One must shed skepticism for The Conjuring to work. The film, like its assortment of characters, does genuinely believe—and wholeheartedly so—in demons, possession, and a battle between good and evil where evil gets all the fun toys and abilities.
That unquestioning belief makes it a lot easier to simply see the film for what it really is: a hodgepodge of horror clichés presented with a real fear of the unknown made tangible, assembled with a feeling of increasing danger, and crafted with far more skill than the material requires. Here's a horror film that knows and implements the most basic rules of the genre: Don't give away the game too early, build up the tension, and, once all the pieces are in place, let loose and the insanity commence.
The story is based on "the true story" of the most baffling case ever encountered by Ed (Patrick Wilson) and Lorraine Warren (Vera Farmiga), a pair of demonic investigators (based on real-life people) whose presence fills up lecture halls with people eager to hear their stories when they're not busy making house calls. He's the only lay demonologist recognized by the Vatican; she's one of the most accomplished clairvoyants in the world (It sounds like the premise of a sitcom). They're married and have a daughter.
This is only partially their story, though. It opens with a prologue that doesn't have anything, really, to do with the central story, although it quickly establishes director James Wan's control of atmosphere and his willingness to draw out the suspense of a scenario, even when cheap scares are just a jump cut away. The sequence involves the Warrens hearing the story of an incredibly disturbing doll that won't leave a group of roommates alone.
It's a tease but an effective one (The doll makes a few appearances later, most notably as a reason for the couple to abandon their current project to protect their homestead). Immediately after, the film shifts focus to the Perron family in 1971. Roger (Ron Livingston) and Carolyn (Lili Taylor), along with more daughters than is necessary to keep track of, have moved to a house in the middle of nowhere in Rhode Island.

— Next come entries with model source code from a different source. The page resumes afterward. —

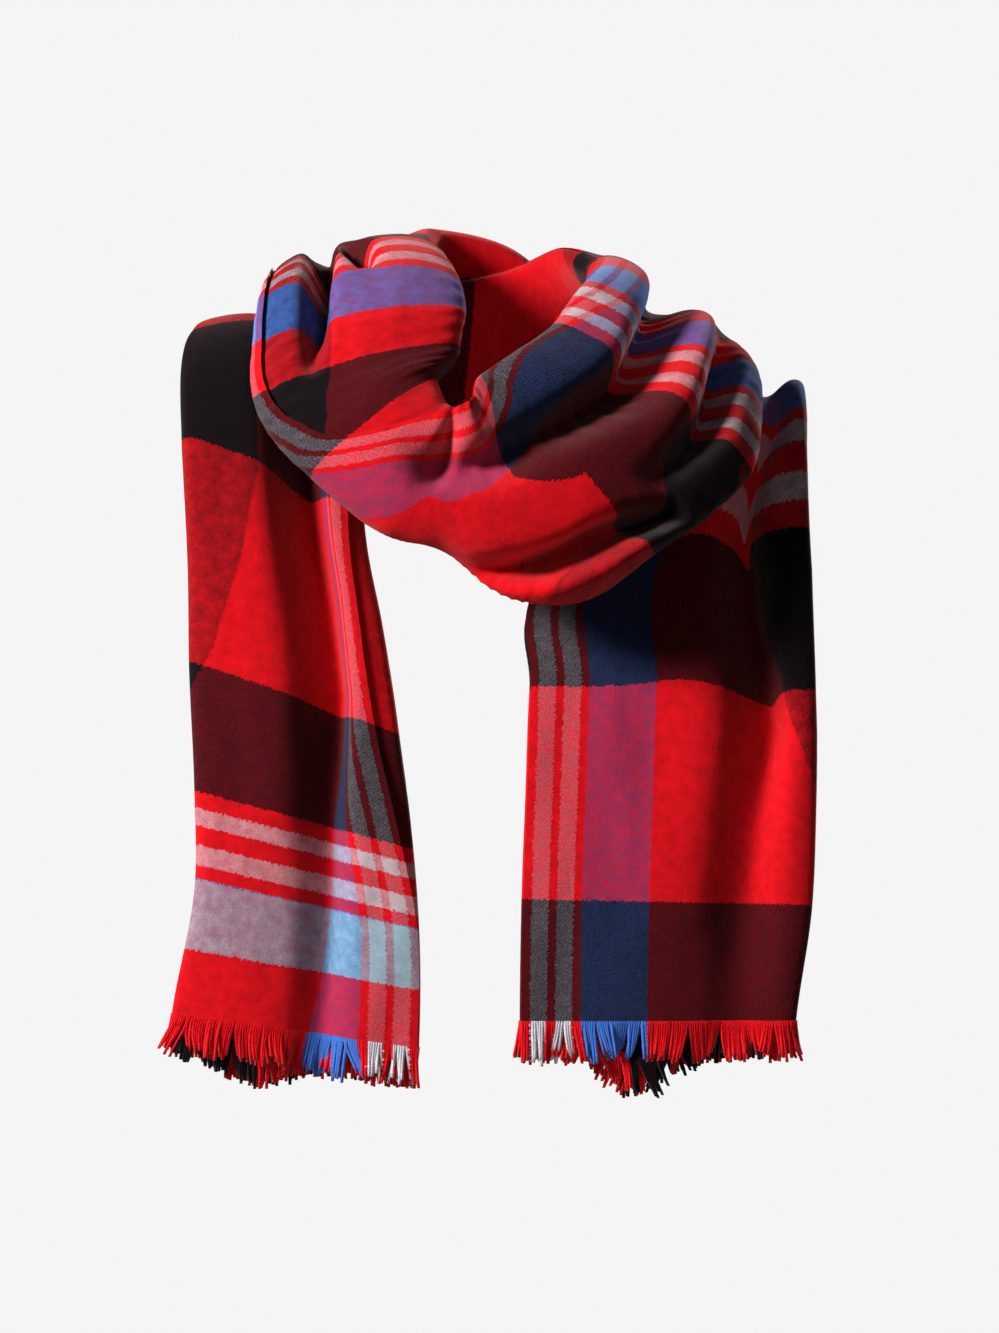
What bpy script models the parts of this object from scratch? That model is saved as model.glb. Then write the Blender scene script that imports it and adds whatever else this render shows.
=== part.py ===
"""Worn blanket scarf: one long plaid cloth, rolled into a loose band, hung over the left shoulder,
taken behind the neck, across the chest, back over the left shoulder, behind the neck again and down
the right side. Lengths are in centimetres until a mesh is made. The right and left are a viewer's."""

from math import pi

import bpy
import numpy as np

for item in list(bpy.data.objects):
    bpy.data.objects.remove(item, do_unlink=True)

CLOTH_LONG = 222.5      # hem to hem, measured along the warp
FRINGE_LONG = 3.0       # the cut warp ends past each hem
WALL = 0.12             # the brushed cloth's thickness
SEAM = 0.03             # gap between one stretch and the next
TURNS = 2.4             # turns of the rolled cloth that are modelled, from its free edge inwards
FACETS = 12             # facets in one turn
CREASE_DEPTH = 0.62     # share of a crease's full depth that these plain solids take

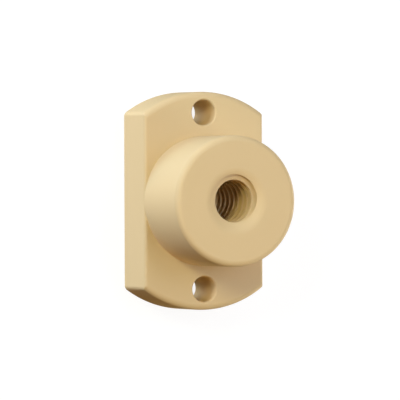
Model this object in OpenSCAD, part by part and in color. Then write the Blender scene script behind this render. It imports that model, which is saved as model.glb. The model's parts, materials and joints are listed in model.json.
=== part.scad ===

It's old and rundown. The doors and floors creak, and the entrance to the cellar is boarded up in the front closet. Down there are cobwebs and an assortment of things, like a worn piano that resounds in a tinny bass. A strange smell like rotting meat fills up an area of the house and disappears as suddenly as it appeared. There's a tall tree in the back yard, and one of the daughters has discovered a music box with a spinning mirror. She later gains an imaginary friend whom she says one can see if they look into the mirror of the music box when the music stops playing.
All of these and many more little details come to light in the first act, and while we can sometimes see where they will ultimately lead, it's impossible to fully comprehend how each and every part of this house and its crazy history (The story about the witch who started it all is particularly macabre) will come into play by and during the climax. What's vital to the final act's success is how Wan takes advantage of common fears (e.g., the dark, hearing noises from some unknown source, something under the bed, a body part spasmodically moving as if it's being pulled by something, not being able to see something that someone else is convinced he/she can, etc.) as a way to ease us into the later material.
There's an innocent game of hide-and-seek that accomplishes a really chilling moment involving disembodied hands that shouldn't be where they are, and Carolyn's trip into the cellar has a genuinely frightening payoff by Wan simply using misdirection. It builds and builds—with the camera moving in a self-conscious way that really heightens the state of confusion and unease, especially in a moment that takes the upside-down viewpoint of one of the daughters looking under the bed—but, wisely, never reaches a crescendo until later (Joseph Bishara's score, on the other hand, is always at that level).
We know that eventually we will see some kind of demonic presence, but Wan and screenwriters Chad Hayes and Carey Hayes hold off on the reveal until it's absolutely necessary for the plot to move forward (and show only just enough for it to be scary). At this point, the Warrens, who spend a lot of their time in the movie either lecturing or talking cryptically about the past, return to the story in an official capacity. They and a couple of assistants set up various cameras rigged with devices so that they will take pictures whenever there's a sudden temperature drop. Other apparitions begin to reveal themselves to the living inhabits of the house, and they're an unsettling bunch.With The Conjuring, Wan (whose previous efforts at horror have been hampered by cheap theatrics and/or unintentional humor) and the Hayeses have broken the core elements of the haunted house movie and reassembled them into something that feels both familiar and somehow unpredictable. This is an extremely effective, consistently creepy, and occasionally unnerving experience.